Два вождя двух декабристских обществ, попавшие в тяжелейшие условия следствия, выбирают сходные линии поведения (заметим, что Бестужев говорит: «Наша мысль, чтобы знали, чего хотело наше общество»).
Им во многих их отношениях труднее приходится, чем, скажем, Крюкову 2-му или Цебрикову, которых за грубость и презрение к судьям заковали в кандалы. Они держатся — Крюков, Цебриков и некоторые другие, — но они «рядовые», отвечают только за себя или, в крайнем случае, еще за небольшую группу друзей, чья судьба зависит от их показаний. Пестель же и Рылеев за все в ответе. Они про все и рассказывают, не жалея ни себя, ни других. Их мечта — высказать всю правду и, может быть, так выиграть… Пестель, Рылеев и многие их друзья дорого заплатили за свои ошибки.
Первая плата — проигранное восстание.
Вторая плата — проигранное следствие и гибель на виселице.
У Рылеева, правда, не было мысли уйти из дела до взрыва, но было сомнение в средствах и результатах, перешедшее в горькое разочарование после 14 декабря.
Пестель, крайний, решительный революционер, перед восстанием также отягощен мрачными предчувствиями и даже размышляет уже о переговорах с врагом.
Пестель и Трубецкой — герои множества сражений. Рылеев — храбрейший дуэлянт. Они — люди высокой нравственности, хорошие товарищи.

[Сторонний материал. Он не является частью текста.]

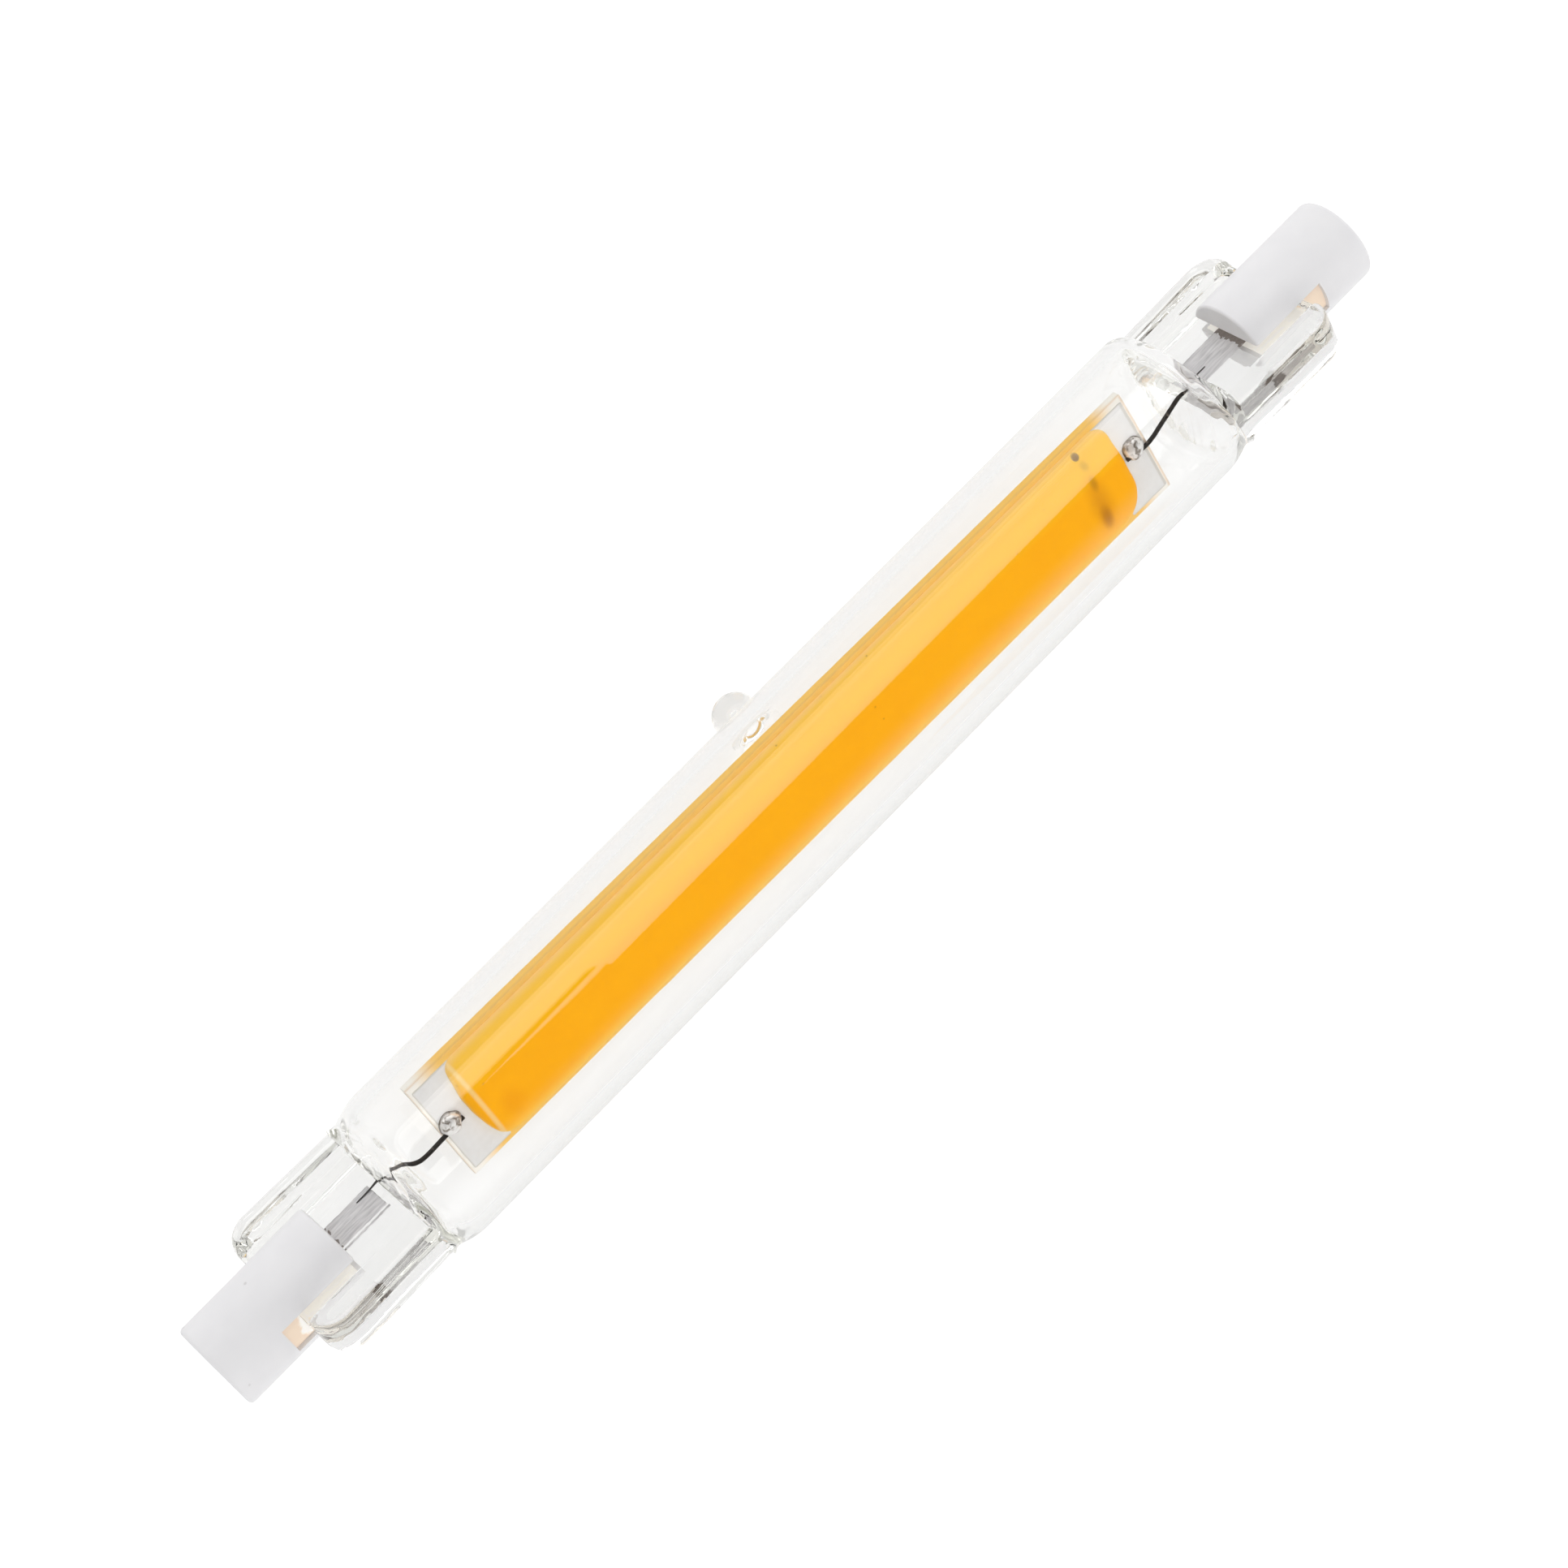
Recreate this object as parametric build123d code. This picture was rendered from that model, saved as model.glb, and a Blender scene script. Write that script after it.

Петрашевец Ф. Толь записал в Сибири за Матвеем Муравьевым-Апостолом:
«Когда члены комиссии спросили Матвея Ивановича, были ли в обществе некоторые молодые люди, известные своим кутежом, он отвечал: «Они были слишком безнравственны, чтобы быть принятыми». — «Так, стало быть, вы были очень нравственны?» — сказали ему. «Я только отвечал на ваш вопрос!» — сказал он».